# lz77.py
#
# This code is Public Domain.
#
# By Nelson Rush
#

# Boyer-Moore-Horspool fast string search.
class BMH:
    def pattern(self, data):
        self.skip = []
        self.m = len(data)
        for k in range(256): self.skip.append(self.m)
        for k in range(self.m - 1): self.skip[ord(data[k])] = self.m - k - 1
        self.skip = tuple(self.skip)
        self.data = data
    def find(self, text):
        n = len(text)
        if self.m > n: return -1
        k = self.m - 1
        while k < n:
            j = self.m - 1; i = k
            while j >= 0 and text[i] == self.data[j]:
                j -= 1; i -= 1
            if j == -1: return i + 1
            k += self.skip[ord(text[k])]
        return -1

# Note this currently doesn't work for blocks larger than 256 bytes, its just an example.
# Normally you would use a larger 'pointer' to access 4k to 64k sized blocks.
# And this should really be implemented using bit manipulation for smaller size.
class LZ77:
    def __init__(self, data):
        self.position = 0
        self.window = ""
        self.stream = data
        self.streamSize = len(self.stream)
        self.search = BMH()
    def Encode(self):
        # Initialize pointer, last char, and last result to nothing.
        p = 0
        c = ''
        lastresult = 0
        found = 0
        # Loop through the lookahead buffer.
        for i in range(self.streamSize):
            # Set pattern to find the longest match.
            self.search.pattern(self.stream[self.position:self.position+i+1])
            # Find the pattern match in the window.
            result = self.search.find(self.window)
            # If match failed, we've found the longest.
            if result < 0: break
            # Set the last result.
            lastresult = result
            found = 1
        # Set c to the last character after result.

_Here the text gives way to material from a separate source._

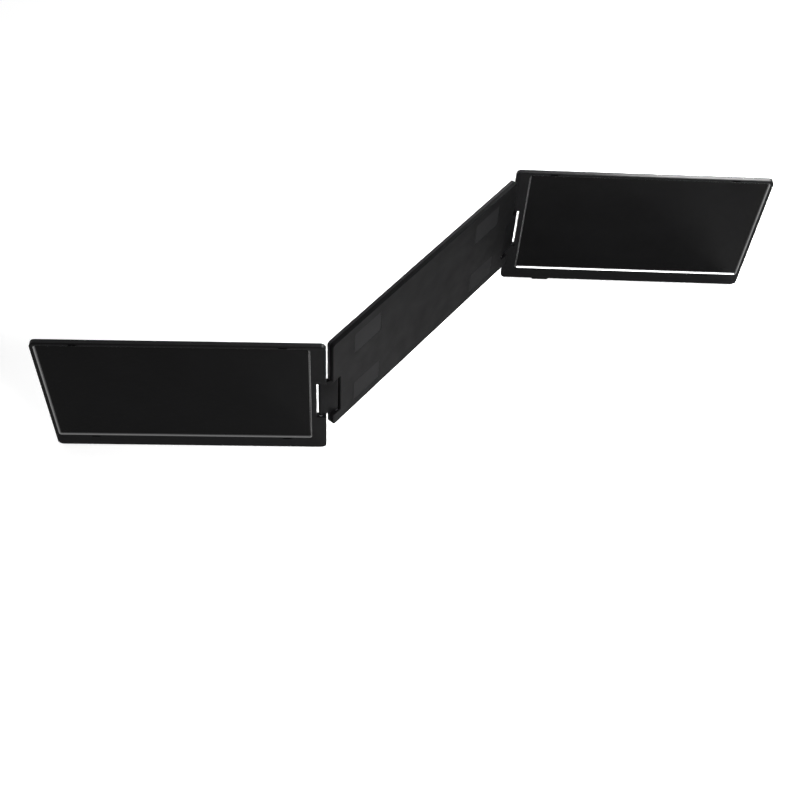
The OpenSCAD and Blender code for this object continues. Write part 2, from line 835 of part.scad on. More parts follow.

        c = self.stream[self.position+i]
        # Set pointer to the last result that worked.
        p = lastresult
        # Set the number of bytes backwards to travel.
        B = 0
        if i > 0: B = self.position - p
        L = i
        # Check if the lookahead buffer is not empty.
        if self.streamSize > 0:
            # Increase the position of the lookahead buffer.

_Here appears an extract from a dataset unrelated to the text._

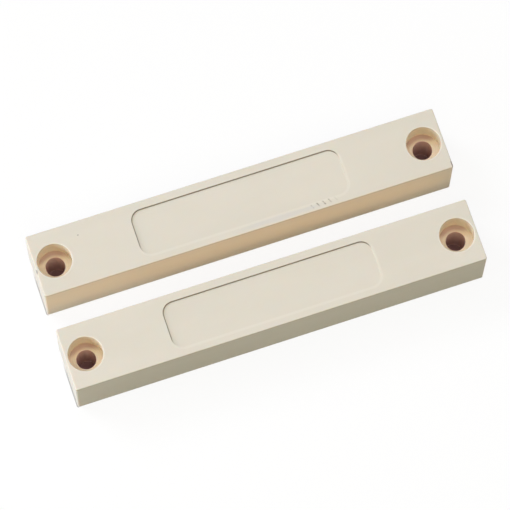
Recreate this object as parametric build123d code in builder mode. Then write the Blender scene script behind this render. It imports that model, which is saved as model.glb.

            self.position += i + 1
            # Decrease the size of the lookahead buffer to match.
            self.streamSize -= i + 1
            # The window encompasses everything up to the lookahead.
            self.window = self.stream[:self.position]
        return ((B, L), c)
    def Encoder(self):
        print 'Encoding...'
        output = ""
        length = self.streamSize
        # Loop through and save the code information.
        while self.streamSize > 0:
            ((B, L), C) = self.Encode()
            output += chr(B) + chr(L) + C
        return (output, length)
    def Decoder(self, length):
        sz = len(self.stream)
        P = []
        # Set up the codes and the window.
        for i in range(0, sz, 3):
            B,L,C = self.stream[i:i+3]
            P.append((ord(B),ord(L)))
            self.window += C
        P = tuple(P)
        print 'Decoding...'
        output = ""
        i = 0
        # Loop through executing the code instructions
        # (move back B, copy length L, drop in C)
        for p in P:
            B = p[0]
            L = p[1]
            C = self.window[i]
            if L > 0:
                if i-B < 0:
                    c = self.window[0:L]
                else:
                    pos = i-B
                    c = self.window[pos:pos+L]
                c += C
            else:
                c = self.window[i]
            output += c
            i += 1
        return output

if __name__ == '__main__':
    original = 'AABCBBABC'
    lz = LZ77(original)
    stream, streamSize = lz.Encoder()
    lz = LZ77(stream)
    s = lz.Decoder(streamSize)
    print 'Original string:',original
    print 'Decoded  string:',s